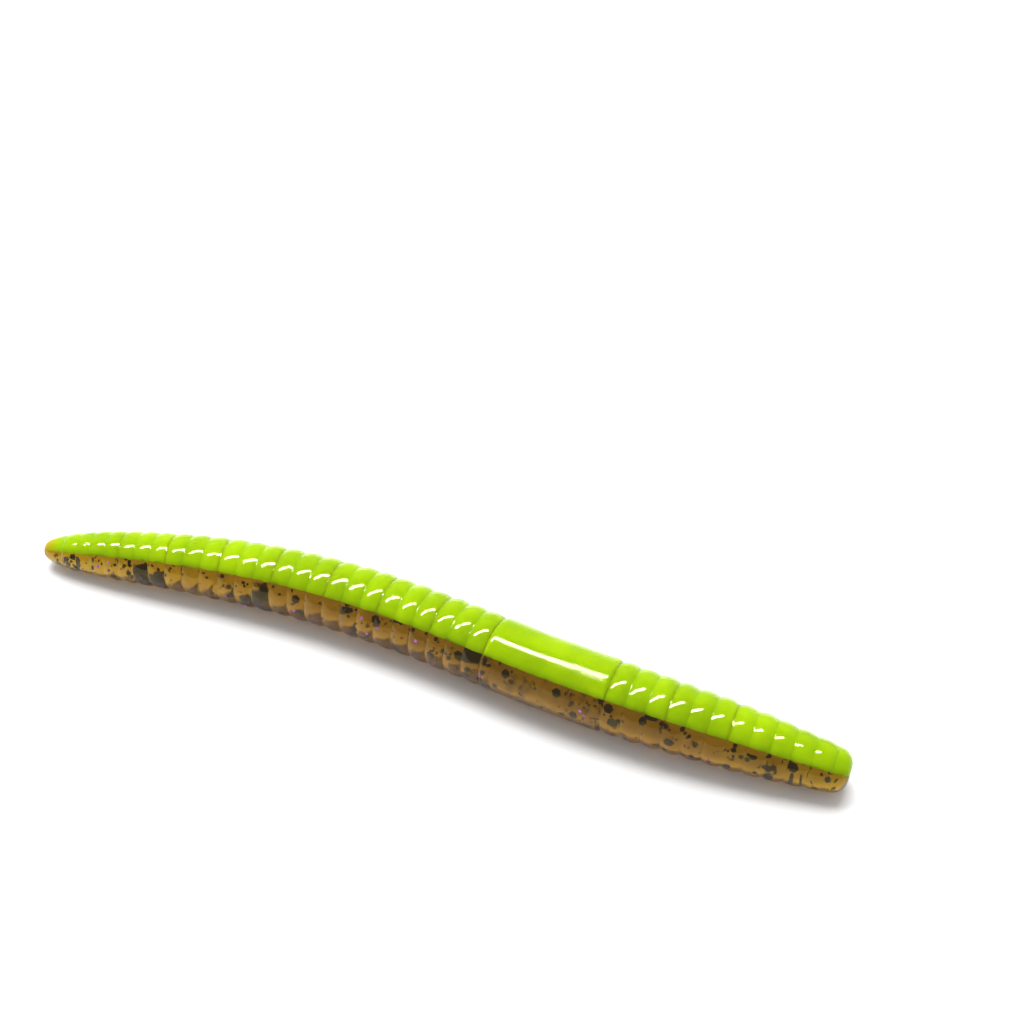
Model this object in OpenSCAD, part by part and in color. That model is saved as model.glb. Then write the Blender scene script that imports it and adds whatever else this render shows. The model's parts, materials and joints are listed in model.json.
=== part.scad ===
// Soft plastic stick worm: two-colour laminate, ringed tail and head with a
// smooth band between them, lying belly up on a flat surface.
//
// The worm lies along X, tail at -X and nose at +X, in a gentle sideways bow.
// It is cast from two laminates that meet on one plane through the axis: the
// translucent back laminate with flakes in it and the opaque belly laminate.
// The flexing body is thirteen stiff sections. Two neighbours meet at a deep
// cone-sided groove, whose width is what one section needs to swing by
// bend_limit about the centre of the groove.

/* [Worm] */
// Length along the body from tail tip to nose
body_length = 127; // [115:1:140]
// Largest diameter, at the smooth band
body_d = 10.8; // [10:0.1:11.6]
// Length of the rounded tail tip, before the first ring
tail_cap = 4; // [3:0.5:5]
// Length of the rounded nose, after the last ring
nose_cap = 2.6; // [2.2:0.1:3.2]
// Diameter of the flat trimmed face on the nose
nose_flat_d = 2.8; // [2:0.2:3.4]

/* [Rings] */
// Depth of the groove between two rings where the body is thickest
ring_depth = 0.42; // [0.2:0.02:0.6]
// Width of the first tail ring as a share of a full ring
first_ring = 0.76; // [0.7:0.02:1]
// Length of the smooth band, in full rings
band_rings = 6.4; // [6:0.2:7]

/* [Laminate] */
// How far the colour split is rolled about the body, from level
split_roll = 43; // [0:1:60]

/* [Flex] */
// Furthest that two neighbouring sections bend, each way from straight
bend_limit = 30; // [16:1:30]
// Half of the gap between two sections at the body's centre
centre_gap = 0.16; // [0.16:0.02:0.24]

/* [Flakes] */
// Width across corners of a large black flake
large_flake = 1.5; // [1:0.1:1.5]
// Width across corners of a fine black flake
fine_flake = 0.6; // [0.4:0.1:0.8]
// Width across corners of a purple flake
purple_flake = 0.5; // [0.4:0.1:0.8]
// Thickness of every flake
flake_t = 0.15; // [0.1:0.01:0.2]

/* [Hidden] */
$fn = 96;

back_colour = [0.58, 0.4, 0.05];
belly_colour = [0.68, 0.86, 0.02];
black_colour = [0.05, 0.05, 0.06];
purple_colour = [0.42, 0.16, 0.5];

tail_rings = 25;
head_rings = 11;
body_r = body_d / 2;

// Ring widths grow over the first nine tail rings, then stay the same.
function share(i) = first_ring + (1 - first_ring) * min(1, (i - 1) / 9);
function shares(n) = n <= 0 ? 0 : share(n) + shares(n - 1);
ring_w = (body_length - tail_cap - nose_cap)
  / (shares(tail_rings) + band_rings + head_rings);
function tail_edge(i) = tail_cap + ring_w * shares(i);
band_a = tail_edge(tail_rings);
band_b = band_a + ring_w * band_rings;
function head_edge(j) = band_b + ring_w * j;
function tail_crest(i) = (tail_edge(i - 1) + tail_edge(i)) / 2;
function head_crest(j) = (head_edge(j - 1) + head_edge(j)) / 2;

// Radius over the ring crests, at a distance s from the tail tip.
full_a = body_length * 66 / 127;
full_b = body_length * 86 / 127;
nose_a = head_edge(head_rings);
function taper(s) =
  s < full_a ? body_r * pow(max(0, 1 - pow(1 - s / full_a, 2)), 0.33)
  : s < full_b ? body_r
  : body_r * (1 - 0.37 * pow((s - full_b) / (body_length * 39 / 127), 2.6));
function nose_r(s) =
  let (t = min(1, (s - nose_a) / nose_cap))
  nose_flat_d / 2 + (taper(nose_a) - nose_flat_d / 2) * sqrt(max(0, 1 - t * t));
function crest_r(s) = s > nose_a ? nose_r(s) : taper(s);
function groove(s) = ring_depth * pow(taper(s) / body_r, 1.5);

// Distances along the body at which the outline is drawn: every ring has five.
steps = 4;
stations = concat(
  [for (t = [0.01, 0.04, 0.1, 0.2, 0.32, 0.46, 0.62, 0.8]) [tail_cap * t, 0]],
  [for (i = [1:tail_rings], q = [0:steps - 1])
    [tail_edge(i - 1) + (tail_edge(i) - tail_edge(i - 1)) * q / steps,
     pow(2 * q / steps - 1, 2)]],
  [[band_a, 1], [band_a + 0.35, 0.3], [band_a + 0.8, 0],
   [band_a + ring_w * band_rings / 4, 0], [band_b - ring_w * band_rings / 4, 0],
   [band_b - 0.8, 0], [band_b - 0.35, 0.3]],
  [for (j = [1:head_rings], q = [0:steps - 1])
    [head_edge(j - 1) + ring_w * q / steps, pow(2 * q / steps - 1, 2)]],
  [for (t = [0, 0.15, 0.3, 0.45, 0.6, 0.72, 0.82, 0.9, 0.96, 1])
    [nose_a + nose_cap * t, 0]]);
function skin(p) = crest_r(p[0]) - p[1] * groove(p[0]);

// The sections, from tail to nose. Each ends on the crest of a ring, at the
// middle of the band, or at an end of the worm.
cuts = [0, tail_crest(3), tail_crest(6), tail_crest(9), tail_crest(12),
  tail_crest(15), tail_crest(18), tail_crest(21), tail_crest(24),
  (band_a + band_b) / 2, head_crest(2), head_crest(5), head_crest(8),
  body_length];
sections = 13;
// Heading of each section from the X axis, clockwise seen from above.
headings = [-9, -8.5, -7.5, -5.5, -2.5, 1, 4, 6.5, 7, 4, 1.5, 0, -1];
// Height of the axis at each cut, so that the crests lie on the surface.
lift = 0.031;
heights = [for (k = [0:sections]) lift
  + (k == 0 ? 0.48 * body_r : k == sections ? 0.64 * body_r : crest_r(cuts[k]))];
function climb(k) =
  asin((heights[k + 1] - heights[k]) / (cuts[k + 1] - cuts[k]));
function step(k) = (cuts[k + 1] - cuts[k]) * cos(climb(k))
  * [cos(headings[k]), -sin(headings[k])];
function reach(k) = k <= 0 ? [0, 0] : reach(k - 1) + step(k - 1);
start = [-63.189, -2.594] * body_length / 127;
function point(k) = let (p = start + reach(k)) [p[0], p[1], heights[k]];

// A section's end is a shallow cone about the pivot, with a small flat tip.
tip_r = 0.5;
slope = tan(bend_limit / 2 + 1);
function cone_at(r) = centre_gap + max(0, r - tip_r) * slope;
function cone_r(t) = tip_r + (t - centre_gap) / slope;
// Where the cone from a cut meets the outline, going along the body by dir.
function rim(s, dir, t = 1, n = 12) = n == 0 ? t
  : rim(s, dir, cone_at(outline(s + dir * t)), n - 1);
function outline(s) =
  let (i = max([for (k = [0:len(stations) - 1]) if (stations[k][0] <= s) k]),
       a = stations[i], b = stations[min(i + 1, len(stations) - 1)],
       f = b[0] > a[0] ? (s - a[0]) / (b[0] - a[0]) : 0)
  skin(a) + (skin(b) - skin(a)) * f;

function profile(k) =
  let (s0 = cuts[k], s1 = cuts[k + 1],
       t0 = k == 0 ? 0 : rim(s0, 1), t1 = k == sections - 1 ? 0 : rim(s1, -1))
  concat(
    k == 0 ? [[0, 0]]
      : [[0, centre_gap], [tip_r, centre_gap], [outline(s0 + t0), t0]],
    [for (p = stations)
      if (p[0] > s0 + t0 + 0.05 && p[0] < s1 - t1 - 0.05) [skin(p), p[0] - s0]],
    k == sections - 1
      ? [[nose_flat_d / 2, s1 - s0], [0, s1 - s0]]
      : [[outline(s1 - t1), s1 - s0 - t1], [tip_r, s1 - s0 - centre_gap],
         [0, s1 - s0 - centre_gap]]);

// Puts a section's own axis, its Z from the cut on the tail side, in place.
module in_place(k) {
  translate(point(k)) rotate([0, 90 - climb(k), -headings[k]]) children();
}

// Half a section, turned from the edge of the split that faces -Y.
module half(k, from) {
  rotate([0, 0, from]) rotate_extrude(angle = 180) polygon(profile(k));
}

// Flakes sit in rows and columns under the skin of the back laminate.
function seg_len(k) = cuts[k + 1] - cuts[k];
function margin_a(k) = k == 0 ? 3.6 : cone_at(crest_r(cuts[k])) + 0.85;
function margin_b(k) =
  k == sections - 1 ? 3.4 : cone_at(crest_r(cuts[k + 1])) + 0.85;
function cols(k) =
  max(1, floor((seg_len(k) - margin_a(k) - margin_b(k)) / 1.85));
function col_s(k, i) = margin_a(k)
  + (i + 0.5) * (seg_len(k) - margin_a(k) - margin_b(k)) / cols(k);
function rows(k, i) =
  floor(PI * (crest_r(cuts[k] + col_s(k, i)) - 0.9) / 2.05);
function kind(k, i, j) = (2 * i + 3 * j + (k == 1 ? 2 : k)) % 5;
module flakes(k, purple) {
  for (i = [0:cols(k) - 1], j = [0:rows(k, i) - 1]) {
    t = kind(k, i, j);
    if (purple == (t == 3)) {
      d = t == 0 ? large_flake : t == 3 ? purple_flake : fine_flake;
      s = col_s(k, i);
      r = crest_r(cuts[k] + s) - 0.95 - (t == 0 ? 0 : 0.35 * ((i + j) % 3));
      a = -90 - split_roll + (j + 0.5) * 180 / rows(k, i);
      rotate([0, 0, a]) translate([r, 0, s])
        rotate([t == 0 ? 6 : 25, 90 + (t == 0 ? 5 : 20), 0])
          rotate([0, 0, 17 * j + 29 * i])
            cylinder(h = flake_t, d = d, center = true, $fn = 6);
    }
  }
}

module back(k) {
  color(back_colour) in_place(k) difference() {
    half(k, -90 - split_roll);
    flakes(k, false);
    flakes(k, true);
  }
}
module belly(k) {
  color(belly_colour) in_place(k) half(k, 90 - split_roll);
}
module black_flakes(k) {
  color(black_colour) in_place(k) flakes(k, false);
}
module purple_flakes(k) {
  color(purple_colour) in_place(k) flakes(k, true);
}

for (k = [0:sections - 1]) {
  back(k);
  belly(k);
  black_flakes(k);
  purple_flakes(k);
}
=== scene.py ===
import json
import math

import bmesh
import bpy
import numpy as np
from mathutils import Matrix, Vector

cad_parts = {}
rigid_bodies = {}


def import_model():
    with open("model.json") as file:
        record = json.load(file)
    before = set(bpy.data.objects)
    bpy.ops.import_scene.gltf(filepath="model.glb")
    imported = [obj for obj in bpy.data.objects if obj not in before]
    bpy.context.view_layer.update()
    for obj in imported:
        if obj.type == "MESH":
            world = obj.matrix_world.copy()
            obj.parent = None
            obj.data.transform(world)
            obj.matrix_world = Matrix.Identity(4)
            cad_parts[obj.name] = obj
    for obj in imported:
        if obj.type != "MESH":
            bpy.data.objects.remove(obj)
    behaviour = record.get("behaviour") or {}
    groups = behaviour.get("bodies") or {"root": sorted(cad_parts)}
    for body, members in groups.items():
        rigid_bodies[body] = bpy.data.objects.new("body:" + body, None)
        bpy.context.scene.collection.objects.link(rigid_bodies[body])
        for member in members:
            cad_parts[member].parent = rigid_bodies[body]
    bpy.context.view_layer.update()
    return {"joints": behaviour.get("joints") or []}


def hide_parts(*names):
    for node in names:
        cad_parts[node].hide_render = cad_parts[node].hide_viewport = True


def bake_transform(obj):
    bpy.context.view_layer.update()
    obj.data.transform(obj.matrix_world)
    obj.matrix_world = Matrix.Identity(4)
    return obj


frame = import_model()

MM = 0.001
scene = bpy.context.scene

# ---------------------------------------------------------------------------
# The worm's outline, in mm along the body from the tail tip. It is the same
# rule as the design's, with rounder rings.
# ---------------------------------------------------------------------------
LENGTH, BODY_R = 127.0, 5.4
TAIL_CAP, NOSE_CAP, NOSE_R = 4.0, 2.6, 1.4
DEPTH, FIRST, BAND, ROLL, LIFT = 0.34, 0.76, 6.4, 43.0, 0.031
TAIL_RINGS, HEAD_RINGS = 25, 11
SHARES = [0.0]
for i in range(1, TAIL_RINGS + 1):
    SHARES.append(SHARES[-1] + FIRST + (1 - FIRST) * min(1, (i - 1) / 9))
RING = (LENGTH - TAIL_CAP - NOSE_CAP) / (SHARES[-1] + BAND + HEAD_RINGS)
TAIL_EDGES = [TAIL_CAP + RING * w for w in SHARES]
BAND_A = TAIL_EDGES[-1]
BAND_B = BAND_A + RING * BAND
HEAD_EDGES = [BAND_B + RING * j for j in range(HEAD_RINGS + 1)]
NOSE_A = HEAD_EDGES[-1]
NAMES = ["tail_tip", "tail_2", "tail_3", "tail_4", "tail_5", "body_1", "body_2",
         "body_3", "band_rear", "band_front", "neck", "head", "nose"]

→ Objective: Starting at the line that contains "cad_parts[node].hide_render = cad_parts[node].hide_viewport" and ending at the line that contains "scene = bpy.context.scene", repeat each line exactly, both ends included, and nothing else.

→ Solved exercise:
        cad_parts[node].hide_render = cad_parts[node].hide_viewport = True


def bake_transform(obj):
    bpy.context.view_layer.update()
    obj.data.transform(obj.matrix_world)
    obj.matrix_world = Matrix.Identity(4)
    return obj


frame = import_model()

MM = 0.001
scene = bpy.context.scene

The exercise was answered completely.